I personally believe that people are born with certain talents that may be nourished, admired…or ignored and left unappreciated and undervalued. Some people are born great storytellers and communicators, others are visual artists as soon as they can hold a pen, and others have a head for numbers and linear step-by-step tasks. While people are born with talents, I believe that no one is born a bigot. I believe that cruelty can only be taught. I have no proof, except this: if people can be born evil, that there is little hope for humankind to rid itself of hatred and violence. But if cruelty is something that is taught by a fearful parent to a fearful child, by an angry bully to a trembling victim, then there is hope. If all of us are born without hate in our bones, if it is something that can only be taught, then we can also teach the opposite of hate.

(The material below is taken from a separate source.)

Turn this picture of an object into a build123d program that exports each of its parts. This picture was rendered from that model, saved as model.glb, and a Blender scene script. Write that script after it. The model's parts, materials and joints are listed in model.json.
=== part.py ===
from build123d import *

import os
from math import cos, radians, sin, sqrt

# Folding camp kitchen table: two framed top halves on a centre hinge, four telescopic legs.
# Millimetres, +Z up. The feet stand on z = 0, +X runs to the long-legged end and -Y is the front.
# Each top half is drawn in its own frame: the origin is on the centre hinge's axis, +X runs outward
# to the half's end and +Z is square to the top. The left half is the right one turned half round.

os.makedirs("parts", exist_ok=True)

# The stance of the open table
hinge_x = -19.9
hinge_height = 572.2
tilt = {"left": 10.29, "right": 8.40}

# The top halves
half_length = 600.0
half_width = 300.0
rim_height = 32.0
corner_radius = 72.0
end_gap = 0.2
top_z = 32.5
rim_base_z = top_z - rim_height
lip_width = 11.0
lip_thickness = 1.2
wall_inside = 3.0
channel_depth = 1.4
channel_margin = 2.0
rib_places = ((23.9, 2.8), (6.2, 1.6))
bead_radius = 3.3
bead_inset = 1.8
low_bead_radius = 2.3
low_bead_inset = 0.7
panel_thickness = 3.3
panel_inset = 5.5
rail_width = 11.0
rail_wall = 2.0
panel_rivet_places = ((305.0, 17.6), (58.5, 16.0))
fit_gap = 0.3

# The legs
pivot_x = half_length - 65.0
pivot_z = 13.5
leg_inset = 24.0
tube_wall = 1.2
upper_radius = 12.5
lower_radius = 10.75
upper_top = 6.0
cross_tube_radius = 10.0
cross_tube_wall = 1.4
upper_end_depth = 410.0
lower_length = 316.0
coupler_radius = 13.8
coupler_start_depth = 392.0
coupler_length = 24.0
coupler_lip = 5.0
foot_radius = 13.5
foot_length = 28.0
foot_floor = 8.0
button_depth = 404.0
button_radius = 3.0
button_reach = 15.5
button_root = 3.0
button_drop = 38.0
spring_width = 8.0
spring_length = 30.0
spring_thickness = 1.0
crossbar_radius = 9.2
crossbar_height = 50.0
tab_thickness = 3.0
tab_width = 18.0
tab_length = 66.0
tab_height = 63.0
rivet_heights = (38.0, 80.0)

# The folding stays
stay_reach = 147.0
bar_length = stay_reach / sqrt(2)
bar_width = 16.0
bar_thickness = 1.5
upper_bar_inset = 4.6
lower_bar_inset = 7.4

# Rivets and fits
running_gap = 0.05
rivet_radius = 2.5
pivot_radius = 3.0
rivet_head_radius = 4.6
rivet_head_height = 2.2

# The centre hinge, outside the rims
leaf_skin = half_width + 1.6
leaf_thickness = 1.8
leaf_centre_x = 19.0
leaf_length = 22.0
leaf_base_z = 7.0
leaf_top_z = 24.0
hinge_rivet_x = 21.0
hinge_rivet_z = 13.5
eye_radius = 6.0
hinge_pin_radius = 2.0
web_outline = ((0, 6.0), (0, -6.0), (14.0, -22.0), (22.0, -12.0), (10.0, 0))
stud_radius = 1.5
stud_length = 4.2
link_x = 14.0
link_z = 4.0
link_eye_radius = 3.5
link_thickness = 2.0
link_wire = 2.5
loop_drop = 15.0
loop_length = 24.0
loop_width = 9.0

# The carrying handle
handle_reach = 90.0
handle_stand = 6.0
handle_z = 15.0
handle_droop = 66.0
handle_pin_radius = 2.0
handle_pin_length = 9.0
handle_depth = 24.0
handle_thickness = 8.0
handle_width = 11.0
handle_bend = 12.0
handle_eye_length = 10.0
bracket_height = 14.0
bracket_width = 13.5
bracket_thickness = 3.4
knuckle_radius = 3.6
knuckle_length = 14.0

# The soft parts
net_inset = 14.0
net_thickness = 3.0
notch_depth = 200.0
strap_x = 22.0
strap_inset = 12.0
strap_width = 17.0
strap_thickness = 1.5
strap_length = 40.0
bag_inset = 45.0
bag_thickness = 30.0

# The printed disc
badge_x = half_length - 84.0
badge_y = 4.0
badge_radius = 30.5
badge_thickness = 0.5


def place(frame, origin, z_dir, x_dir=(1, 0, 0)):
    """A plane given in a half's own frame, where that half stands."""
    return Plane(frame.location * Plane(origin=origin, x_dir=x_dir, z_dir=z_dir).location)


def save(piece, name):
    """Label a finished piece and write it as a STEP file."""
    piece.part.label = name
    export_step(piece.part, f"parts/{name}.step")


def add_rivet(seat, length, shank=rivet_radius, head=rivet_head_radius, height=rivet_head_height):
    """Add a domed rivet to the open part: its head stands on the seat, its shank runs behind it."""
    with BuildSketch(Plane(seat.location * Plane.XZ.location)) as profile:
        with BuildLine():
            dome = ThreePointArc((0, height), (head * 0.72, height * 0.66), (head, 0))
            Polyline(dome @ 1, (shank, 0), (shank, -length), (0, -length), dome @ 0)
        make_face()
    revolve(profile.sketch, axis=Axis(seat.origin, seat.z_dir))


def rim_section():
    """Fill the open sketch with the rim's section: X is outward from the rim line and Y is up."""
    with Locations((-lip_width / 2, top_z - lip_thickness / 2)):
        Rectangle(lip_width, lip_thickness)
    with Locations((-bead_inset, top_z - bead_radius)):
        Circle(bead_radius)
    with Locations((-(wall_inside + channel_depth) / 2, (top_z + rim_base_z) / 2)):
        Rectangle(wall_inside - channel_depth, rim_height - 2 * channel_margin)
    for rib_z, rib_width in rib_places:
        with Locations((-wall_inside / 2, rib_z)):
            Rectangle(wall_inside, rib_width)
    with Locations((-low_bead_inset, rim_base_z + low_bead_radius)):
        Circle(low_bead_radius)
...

We must teach students the darkest aspects of human history, and be aware of the racism, classism, sexism, and homophobia that still surrounds us. Although the United States has come a long way in fighting bigotry, there is still so far to go. Too many white people today—especially straight white men—mistakenly see America as an enlightened society of equals. Many people, particularly of my generation, take for granted the achievements of the civil rights movements and the women’s movements. What they do not realize is that these movements are not yet over. Although I hope to live another sixty years at least, I do not expect the fight against bigotry to be won in my lifetime, or even if the lifetime of my future grandchildren.
That is one of the many reasons that I teach children, and why I hope to earn a master’s degree in social work or education in a few years. Working with young people is one of the most direct ways of teaching others kindness, forgiveness, generosity, and honesty—and of continuing to develop those values in myself.